Florida statutory law allows these staff leasing companies to exist. Under the Florida statute, Sunshine must be responsible for paying the wages and filing the payroll tax returns and paying the taxes. The Court finds that as long as Sunshine is in compliance with the requirements of Florida law, it is free to fulfill its contract with Earthmovers and undertake these responsibilities. However, in the event that Sunshine defaults on its obligations, the government could still look to Earthmovers for payment of taxes owed on behalf of its employees. Earthmovers bears the ultimate responsibility in making sure that wages and taxes are paid on a timely basis. If Earthmovers wishes to contract out this function, that is acceptable. However, in the event of a default by Sunshine on the contract, Earthmovers must still bear responsibility.

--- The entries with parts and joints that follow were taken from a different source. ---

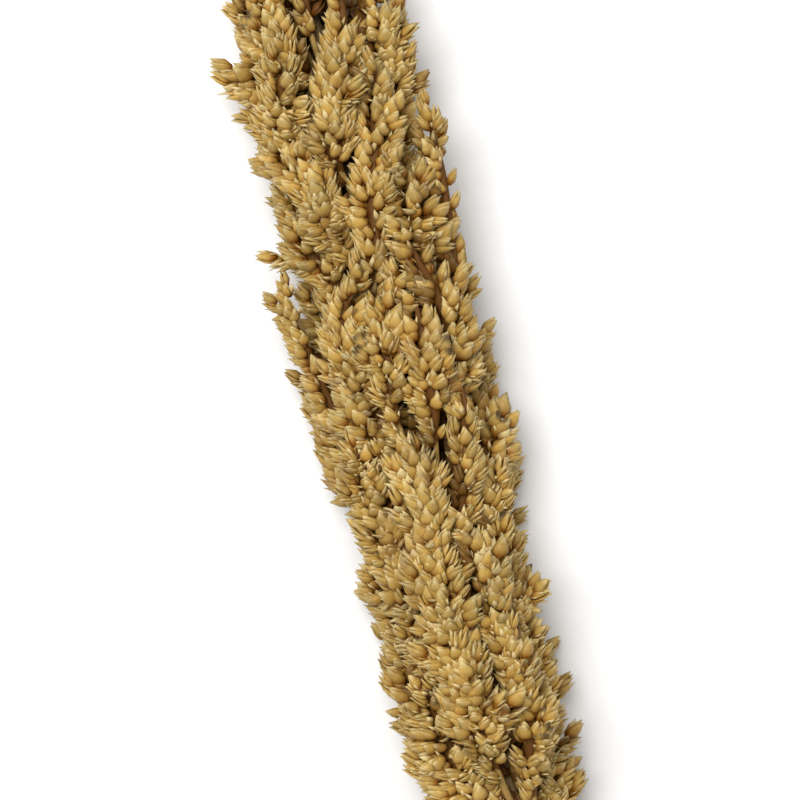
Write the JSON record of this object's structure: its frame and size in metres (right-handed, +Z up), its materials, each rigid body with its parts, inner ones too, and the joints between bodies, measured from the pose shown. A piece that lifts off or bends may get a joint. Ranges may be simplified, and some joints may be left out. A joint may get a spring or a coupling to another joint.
{
  "type": "sorghum seed head",
  "caption": "Dried compact sorghum seed head lying on its side: a cut ribbed stem with whorled branches, each a plump finger of straw-coloured grain.",
  "frame": {"origin": "on the surface that the head lies on, under the middle of its bounding box", "axes": "+X along the head from the cut end of the stem to the tip, +Z up"},
  "size_m": [0.4, 0.0542, 0.0469],
  "materials": {
    "stem": "dry fibrous olive-tan, ribbed lengthwise",
    "grain": "dry straw-gold husks, semi-gloss at the base and papery at the tip"
  },
  "bodies": {
    "root": {"branch_01": "grain", "branch_02": "grain", "branch_03": "grain", "branch_04": "grain", "branch_05": "grain", "branch_06": "grain", "branch_07": "grain", "branch_08": "grain", "branch_09": "grain", "branch_10": "grain", "branch_11": "grain", "branch_12": "grain", "branch_13": "grain", "branch_14": "grain", "branch_15": "grain", "branch_16": "grain", "branch_17": "grain", "branch_18": "grain", "branch_19": "grain", "branch_20": "grain", "branch_21": "grain", "branch_22": "grain", "branch_23": "grain", "branch_24": "grain", "branch_25": "grain", "branch_26": "grain", "branch_27": "grain", "branch_28": "grain", "branch_29": "grain", "branch_30": "grain", "branch_31": "grain", "branch_32": "grain", "branch_33": "grain", "branch_34": "grain", "branch_35": "grain", "branch_bare_foot_1": "grain", "branch_bare_foot_2": "grain", "branch_bare_foot_3": "grain", "branch_centre_front": "grain", "branch_centre_low": "grain", "branch_left_free": "grain", "branch_right_back": "grain", "branch_right_free": "grain", "branch_right_front": "grain", "branch_top": "grain", "stem": "stem"}
  },
  "joints": []
}
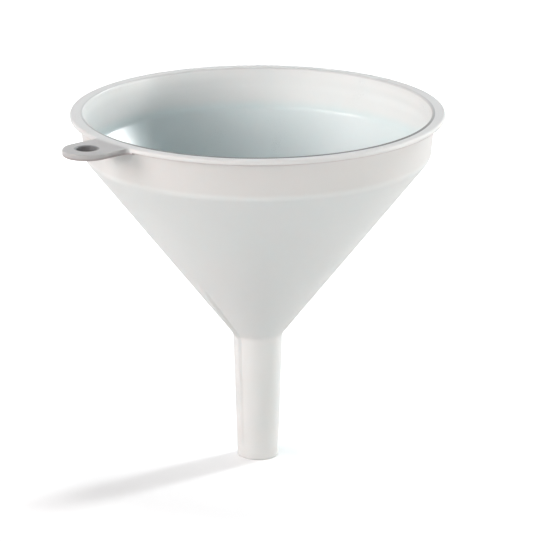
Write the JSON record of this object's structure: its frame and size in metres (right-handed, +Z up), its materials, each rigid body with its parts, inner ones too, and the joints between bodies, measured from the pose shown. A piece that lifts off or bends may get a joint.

A separate final judgment will entered in accordance with the foregoing.
FINAL JUDGMENT
This proceeding is before the Court upon a Complaint for a declaratory judgment to determine Earthmovers' liability for FICA and FUTA employee withholding taxes owed to the United States of America, Internal Revenue Service (hereinafter "IRS") for Earthmovers' employees leased from Defendant, Sunshine Staff Leasing, Inc. (hereinafter "Sunshine"). Consistent with Findings of Fact and Conclusions of Law separately entered, it is
ORDERED, ADJUDGED AND DECREED:
The Court enters a declaratory final judgment finding that Earthmovers is the common law employer of its employees, who bears ultimate responsibility for the payment of wages and employee withholding taxes to its employees and the government. Sunshine, by statute and contract, is also responsible for the payment of wages, the filing of tax returns, and the payment of employee withholding taxes to the IRS. Sunshine may file the Form 940 and Form 941 tax returns and may submit payment for taxes owed on behalf of employees who work for Earthmovers. However, in the event of a default of this obligation by Sunshine, Earthmovers still bears responsibility for wages and taxes owed to and on behalf of its employees.